— begin RECORDS FOR THIS TASK —

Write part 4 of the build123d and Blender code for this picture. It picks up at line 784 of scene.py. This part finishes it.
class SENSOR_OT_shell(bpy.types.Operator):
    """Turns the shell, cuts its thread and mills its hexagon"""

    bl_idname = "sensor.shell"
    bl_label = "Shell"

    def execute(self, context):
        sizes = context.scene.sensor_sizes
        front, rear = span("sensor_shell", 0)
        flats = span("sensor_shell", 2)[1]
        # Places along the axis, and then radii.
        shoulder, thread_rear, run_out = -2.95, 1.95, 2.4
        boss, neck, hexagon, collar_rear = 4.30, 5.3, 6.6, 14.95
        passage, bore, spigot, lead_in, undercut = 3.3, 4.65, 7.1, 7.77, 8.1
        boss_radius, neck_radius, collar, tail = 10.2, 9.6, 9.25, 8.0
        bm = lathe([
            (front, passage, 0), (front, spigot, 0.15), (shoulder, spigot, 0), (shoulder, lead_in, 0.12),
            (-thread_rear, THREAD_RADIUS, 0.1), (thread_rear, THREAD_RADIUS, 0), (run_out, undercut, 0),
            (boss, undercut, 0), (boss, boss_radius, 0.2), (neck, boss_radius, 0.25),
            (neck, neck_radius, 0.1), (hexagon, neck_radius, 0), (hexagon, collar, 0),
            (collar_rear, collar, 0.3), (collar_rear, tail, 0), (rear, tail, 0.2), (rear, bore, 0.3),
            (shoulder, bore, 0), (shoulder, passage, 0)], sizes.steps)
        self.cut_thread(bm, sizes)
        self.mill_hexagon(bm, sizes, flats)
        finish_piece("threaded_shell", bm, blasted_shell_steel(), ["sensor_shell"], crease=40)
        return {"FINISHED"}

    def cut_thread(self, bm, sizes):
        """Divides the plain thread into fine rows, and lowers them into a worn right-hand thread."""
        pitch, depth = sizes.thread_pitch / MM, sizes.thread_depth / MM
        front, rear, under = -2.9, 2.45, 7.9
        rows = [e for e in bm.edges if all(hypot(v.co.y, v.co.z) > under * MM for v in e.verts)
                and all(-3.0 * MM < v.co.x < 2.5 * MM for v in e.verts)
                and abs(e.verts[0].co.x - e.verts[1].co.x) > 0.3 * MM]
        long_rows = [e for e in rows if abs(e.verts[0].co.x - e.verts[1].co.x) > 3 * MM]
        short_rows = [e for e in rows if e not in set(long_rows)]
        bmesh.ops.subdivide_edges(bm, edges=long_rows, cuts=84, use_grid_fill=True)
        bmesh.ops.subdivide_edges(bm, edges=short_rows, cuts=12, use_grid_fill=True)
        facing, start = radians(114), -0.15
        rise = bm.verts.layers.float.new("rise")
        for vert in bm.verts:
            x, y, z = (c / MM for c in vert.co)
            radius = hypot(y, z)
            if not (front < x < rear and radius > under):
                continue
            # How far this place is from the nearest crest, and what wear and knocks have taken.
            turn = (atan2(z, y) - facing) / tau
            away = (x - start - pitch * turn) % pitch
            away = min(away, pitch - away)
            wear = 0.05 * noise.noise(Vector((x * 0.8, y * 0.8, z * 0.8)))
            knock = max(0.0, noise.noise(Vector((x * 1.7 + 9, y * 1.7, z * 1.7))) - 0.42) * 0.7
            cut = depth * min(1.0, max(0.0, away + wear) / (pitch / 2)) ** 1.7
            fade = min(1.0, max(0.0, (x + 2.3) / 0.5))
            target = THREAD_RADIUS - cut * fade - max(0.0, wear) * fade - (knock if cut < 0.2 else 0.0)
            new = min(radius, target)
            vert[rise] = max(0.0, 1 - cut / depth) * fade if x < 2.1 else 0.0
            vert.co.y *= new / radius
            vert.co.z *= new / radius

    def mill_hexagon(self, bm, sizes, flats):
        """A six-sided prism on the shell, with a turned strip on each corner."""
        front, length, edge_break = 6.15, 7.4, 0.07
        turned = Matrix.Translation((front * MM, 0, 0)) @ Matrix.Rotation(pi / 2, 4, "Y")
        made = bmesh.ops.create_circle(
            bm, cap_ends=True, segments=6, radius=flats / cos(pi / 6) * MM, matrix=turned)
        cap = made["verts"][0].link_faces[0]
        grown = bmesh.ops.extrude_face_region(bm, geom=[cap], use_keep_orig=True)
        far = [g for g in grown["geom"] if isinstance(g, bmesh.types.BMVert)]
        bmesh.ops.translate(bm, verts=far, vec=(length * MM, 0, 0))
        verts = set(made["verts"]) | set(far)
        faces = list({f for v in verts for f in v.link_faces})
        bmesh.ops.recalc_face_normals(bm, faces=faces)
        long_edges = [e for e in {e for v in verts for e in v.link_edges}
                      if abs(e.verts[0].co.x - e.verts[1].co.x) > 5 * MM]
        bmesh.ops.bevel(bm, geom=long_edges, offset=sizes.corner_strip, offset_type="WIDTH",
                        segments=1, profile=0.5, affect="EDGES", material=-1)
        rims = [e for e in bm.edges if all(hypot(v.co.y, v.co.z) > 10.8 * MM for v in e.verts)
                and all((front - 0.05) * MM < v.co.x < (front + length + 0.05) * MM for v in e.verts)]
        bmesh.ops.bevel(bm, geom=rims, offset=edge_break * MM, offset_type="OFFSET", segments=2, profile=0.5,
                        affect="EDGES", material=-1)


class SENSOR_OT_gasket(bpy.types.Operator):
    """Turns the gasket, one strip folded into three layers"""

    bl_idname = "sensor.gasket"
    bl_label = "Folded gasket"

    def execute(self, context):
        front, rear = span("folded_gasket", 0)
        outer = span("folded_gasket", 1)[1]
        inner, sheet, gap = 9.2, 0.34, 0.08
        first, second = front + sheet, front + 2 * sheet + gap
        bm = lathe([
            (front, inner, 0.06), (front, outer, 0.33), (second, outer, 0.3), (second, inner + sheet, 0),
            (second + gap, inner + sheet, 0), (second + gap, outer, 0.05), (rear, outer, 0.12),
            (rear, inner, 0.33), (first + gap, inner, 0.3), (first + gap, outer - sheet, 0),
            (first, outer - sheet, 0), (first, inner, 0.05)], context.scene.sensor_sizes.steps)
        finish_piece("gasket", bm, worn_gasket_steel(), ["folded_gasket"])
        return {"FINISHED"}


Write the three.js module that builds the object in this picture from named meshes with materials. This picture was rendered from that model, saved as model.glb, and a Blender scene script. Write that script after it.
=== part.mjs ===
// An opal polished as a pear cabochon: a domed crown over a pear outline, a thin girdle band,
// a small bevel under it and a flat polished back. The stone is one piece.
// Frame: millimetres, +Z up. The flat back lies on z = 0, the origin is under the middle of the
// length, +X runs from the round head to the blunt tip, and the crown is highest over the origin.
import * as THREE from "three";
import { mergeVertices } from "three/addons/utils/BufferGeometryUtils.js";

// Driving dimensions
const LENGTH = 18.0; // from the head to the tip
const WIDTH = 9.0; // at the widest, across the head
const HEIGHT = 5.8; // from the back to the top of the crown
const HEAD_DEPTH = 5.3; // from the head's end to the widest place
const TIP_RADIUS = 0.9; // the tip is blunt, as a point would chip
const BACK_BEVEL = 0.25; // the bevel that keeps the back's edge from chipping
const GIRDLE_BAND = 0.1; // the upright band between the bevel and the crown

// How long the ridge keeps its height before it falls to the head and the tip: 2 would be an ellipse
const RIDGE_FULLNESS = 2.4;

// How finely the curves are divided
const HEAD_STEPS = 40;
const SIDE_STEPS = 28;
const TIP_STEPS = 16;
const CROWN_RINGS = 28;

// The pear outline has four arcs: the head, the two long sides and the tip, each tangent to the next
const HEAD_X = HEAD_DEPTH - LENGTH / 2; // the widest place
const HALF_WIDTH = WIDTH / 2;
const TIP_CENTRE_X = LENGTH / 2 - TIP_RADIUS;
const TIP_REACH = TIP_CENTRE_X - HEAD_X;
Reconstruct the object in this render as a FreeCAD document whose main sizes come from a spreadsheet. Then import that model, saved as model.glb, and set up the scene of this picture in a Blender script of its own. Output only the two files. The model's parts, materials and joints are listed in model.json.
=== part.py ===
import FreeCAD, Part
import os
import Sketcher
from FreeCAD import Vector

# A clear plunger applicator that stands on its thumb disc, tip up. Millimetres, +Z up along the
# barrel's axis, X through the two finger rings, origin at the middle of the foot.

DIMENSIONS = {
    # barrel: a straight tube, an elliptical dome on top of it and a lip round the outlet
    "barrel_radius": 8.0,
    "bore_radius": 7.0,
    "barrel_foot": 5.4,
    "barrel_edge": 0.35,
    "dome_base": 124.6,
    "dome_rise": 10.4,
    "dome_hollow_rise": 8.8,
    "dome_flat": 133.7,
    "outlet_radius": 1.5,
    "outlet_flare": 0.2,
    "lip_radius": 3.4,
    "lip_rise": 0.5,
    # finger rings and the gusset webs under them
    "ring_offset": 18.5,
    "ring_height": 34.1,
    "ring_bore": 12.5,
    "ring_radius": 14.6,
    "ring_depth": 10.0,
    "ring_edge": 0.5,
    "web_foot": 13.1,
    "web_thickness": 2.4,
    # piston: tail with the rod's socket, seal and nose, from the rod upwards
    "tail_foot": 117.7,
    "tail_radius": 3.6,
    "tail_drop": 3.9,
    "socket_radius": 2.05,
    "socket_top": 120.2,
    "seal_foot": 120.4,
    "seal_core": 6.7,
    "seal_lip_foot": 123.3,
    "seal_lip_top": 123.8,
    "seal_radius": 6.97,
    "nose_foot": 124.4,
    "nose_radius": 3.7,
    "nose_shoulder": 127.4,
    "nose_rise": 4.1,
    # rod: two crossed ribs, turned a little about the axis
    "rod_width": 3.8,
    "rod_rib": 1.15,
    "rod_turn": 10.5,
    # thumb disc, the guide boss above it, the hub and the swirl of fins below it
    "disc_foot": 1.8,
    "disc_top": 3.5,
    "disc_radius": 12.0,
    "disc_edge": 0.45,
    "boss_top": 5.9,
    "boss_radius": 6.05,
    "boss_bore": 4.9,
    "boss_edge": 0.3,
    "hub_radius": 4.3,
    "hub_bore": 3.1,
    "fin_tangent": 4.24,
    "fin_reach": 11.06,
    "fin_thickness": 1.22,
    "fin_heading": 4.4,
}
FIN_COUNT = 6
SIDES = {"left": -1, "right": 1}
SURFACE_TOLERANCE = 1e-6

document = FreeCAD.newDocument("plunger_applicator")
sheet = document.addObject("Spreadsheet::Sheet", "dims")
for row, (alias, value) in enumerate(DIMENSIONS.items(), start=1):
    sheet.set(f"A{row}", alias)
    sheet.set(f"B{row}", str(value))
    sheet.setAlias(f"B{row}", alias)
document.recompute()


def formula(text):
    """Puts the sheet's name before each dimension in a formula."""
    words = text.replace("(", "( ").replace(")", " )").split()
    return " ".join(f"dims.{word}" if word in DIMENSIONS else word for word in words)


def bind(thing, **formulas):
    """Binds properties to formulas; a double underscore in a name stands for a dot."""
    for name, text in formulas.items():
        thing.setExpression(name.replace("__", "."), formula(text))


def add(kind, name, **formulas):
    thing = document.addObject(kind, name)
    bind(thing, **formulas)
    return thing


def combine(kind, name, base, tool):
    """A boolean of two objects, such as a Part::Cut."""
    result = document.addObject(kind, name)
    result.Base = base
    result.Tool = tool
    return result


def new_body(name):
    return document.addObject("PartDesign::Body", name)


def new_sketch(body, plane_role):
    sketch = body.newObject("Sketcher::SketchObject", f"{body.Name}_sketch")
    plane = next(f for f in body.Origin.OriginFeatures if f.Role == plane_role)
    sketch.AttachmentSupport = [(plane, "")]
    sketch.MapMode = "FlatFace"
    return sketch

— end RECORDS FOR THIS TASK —

STATED EXERCISE:
Sift the material for lines with the string "Write". Copy each one found.

THE RESPONSE:
Write part 4 of the build123d and Blender code for this picture. It picks up at line 784 of scene.py. This part finishes it.
Write the three.js module that builds the object in this picture from named meshes with materials. This picture was rendered from that model, saved as model.glb, and a Blender scene script. Write that script after it.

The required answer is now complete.